— START INFORMATION SHOWN —

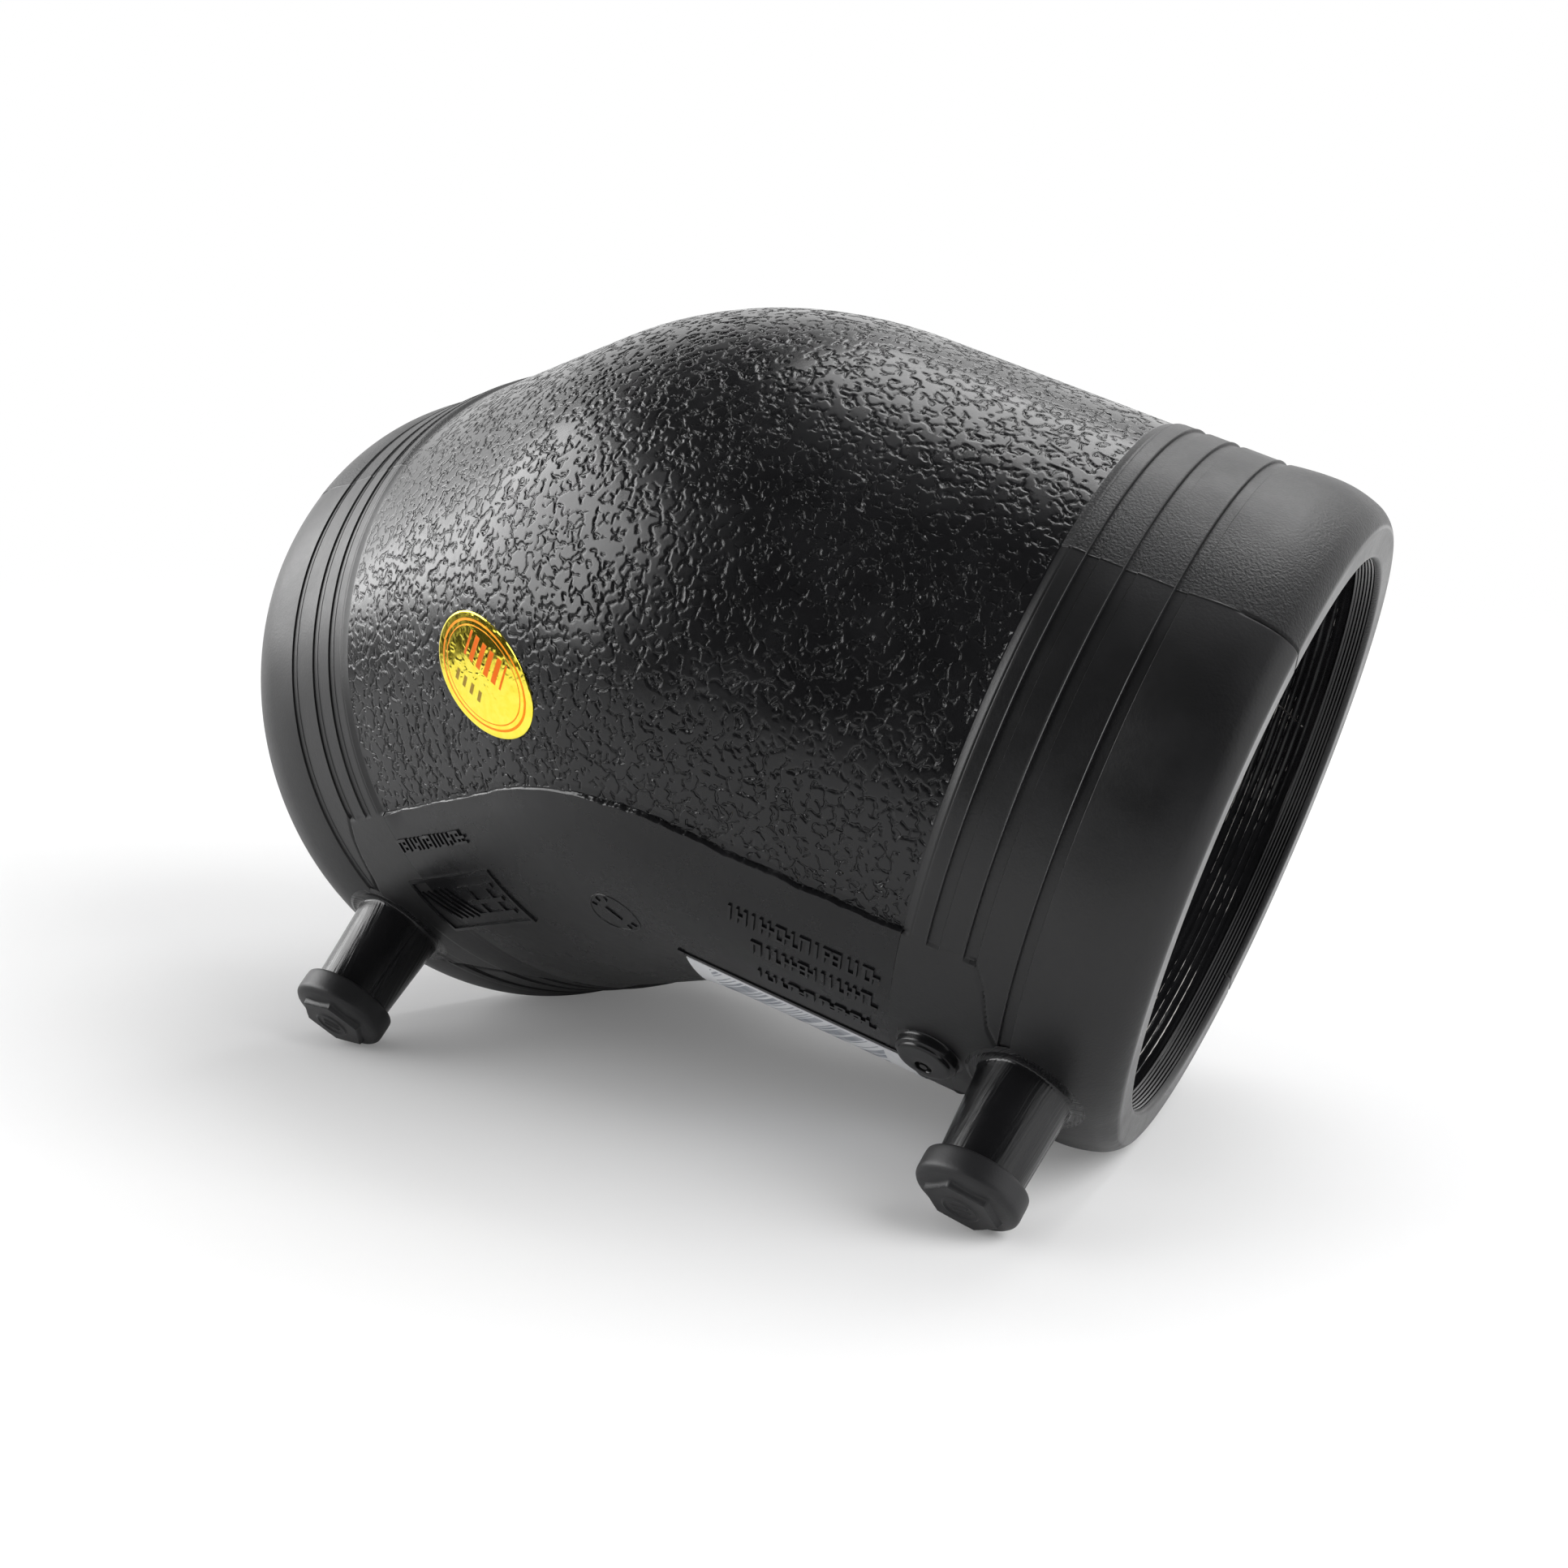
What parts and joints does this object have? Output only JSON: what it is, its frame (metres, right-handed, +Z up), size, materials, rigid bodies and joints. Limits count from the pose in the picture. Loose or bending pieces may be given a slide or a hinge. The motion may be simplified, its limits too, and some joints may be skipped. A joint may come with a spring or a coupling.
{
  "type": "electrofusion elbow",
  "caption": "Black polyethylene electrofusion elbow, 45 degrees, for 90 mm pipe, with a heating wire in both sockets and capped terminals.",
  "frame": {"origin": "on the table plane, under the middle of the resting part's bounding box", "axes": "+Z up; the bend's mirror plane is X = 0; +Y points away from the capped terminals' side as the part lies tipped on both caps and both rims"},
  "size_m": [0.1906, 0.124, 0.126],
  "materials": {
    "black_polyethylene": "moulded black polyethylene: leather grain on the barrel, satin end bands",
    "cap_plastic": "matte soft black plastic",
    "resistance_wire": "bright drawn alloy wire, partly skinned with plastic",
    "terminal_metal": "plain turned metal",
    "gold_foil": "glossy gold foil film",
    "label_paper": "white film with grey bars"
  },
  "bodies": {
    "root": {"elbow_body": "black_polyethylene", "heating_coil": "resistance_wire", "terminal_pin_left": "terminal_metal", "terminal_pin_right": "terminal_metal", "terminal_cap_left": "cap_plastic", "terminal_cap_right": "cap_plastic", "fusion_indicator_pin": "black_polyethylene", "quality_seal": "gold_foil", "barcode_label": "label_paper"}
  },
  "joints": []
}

— END INFORMATION SHOWN —

:: SHORT PROBLEM ::
Take the material above and return all of it exactly.

:: RESPONSE ::
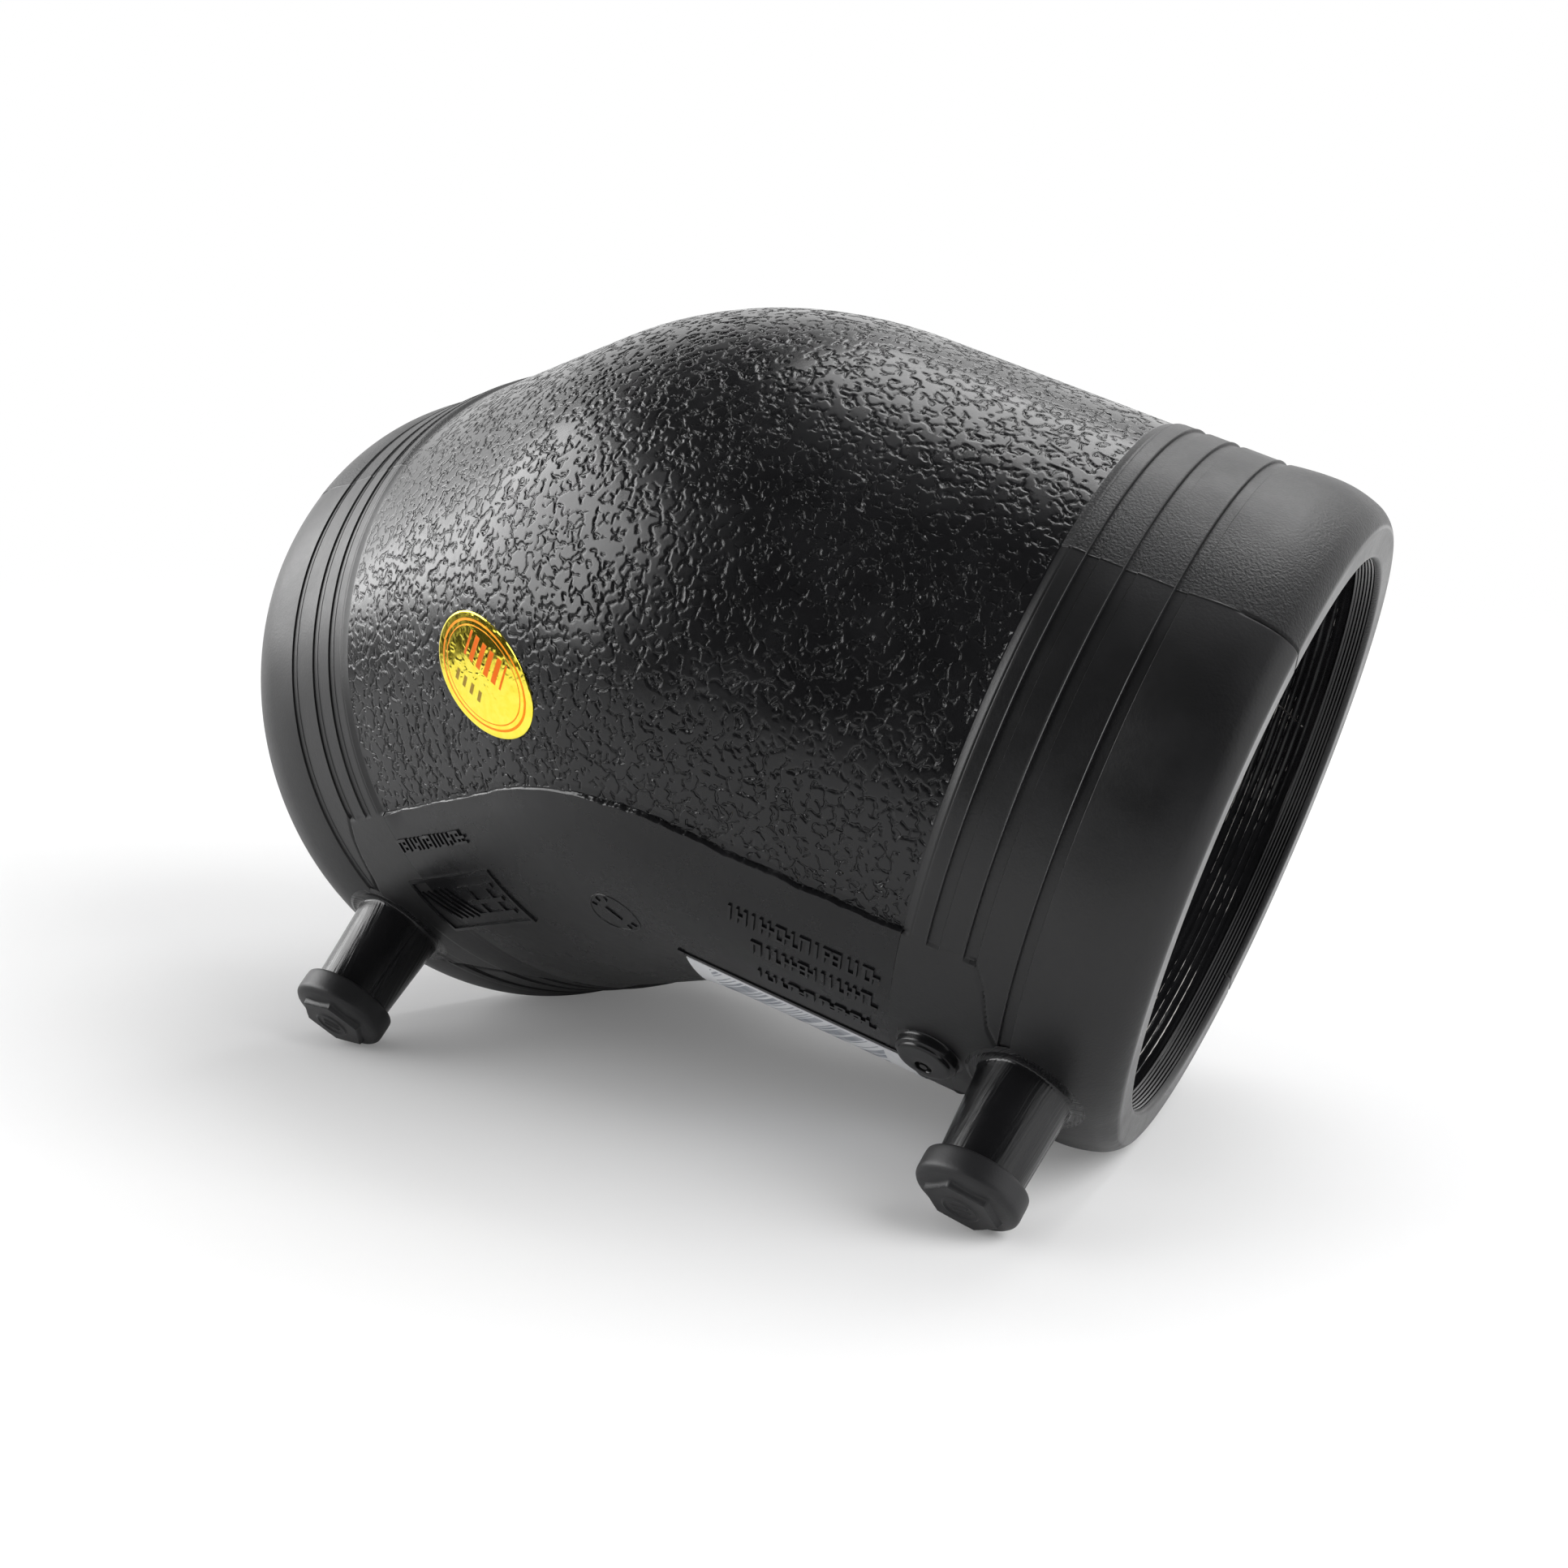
What parts and joints does this object have? Output only JSON: what it is, its frame (metres, right-handed, +Z up), size, materials, rigid bodies and joints. Limits count from the pose in the picture. Loose or bending pieces may be given a slide or a hinge. The motion may be simplified, its limits too, and some joints may be skipped. A joint may come with a spring or a coupling.
{
  "type": "electrofusion elbow",
  "caption": "Black polyethylene electrofusion elbow, 45 degrees, for 90 mm pipe, with a heating wire in both sockets and capped terminals.",
  "frame": {"origin": "on the table plane, under the middle of the resting part's bounding box", "axes": "+Z up; the bend's mirror plane is X = 0; +Y points away from the capped terminals' side as the part lies tipped on both caps and both rims"},
  "size_m": [0.1906, 0.124, 0.126],
  "materials": {
    "black_polyethylene": "moulded black polyethylene: leather grain on the barrel, satin end bands",
    "cap_plastic": "matte soft black plastic",
    "resistance_wire": "bright drawn alloy wire, partly skinned with plastic",
    "terminal_metal": "plain turned metal",
    "gold_foil": "glossy gold foil film",
    "label_paper": "white film with grey bars"
  },
  "bodies": {
    "root": {"elbow_body": "black_polyethylene", "heating_coil": "resistance_wire", "terminal_pin_left": "terminal_metal", "terminal_pin_right": "terminal_metal", "terminal_cap_left": "cap_plastic", "terminal_cap_right": "cap_plastic", "fusion_indicator_pin": "black_polyethylene", "quality_seal": "gold_foil", "barcode_label": "label_paper"}
  },
  "joints": []
}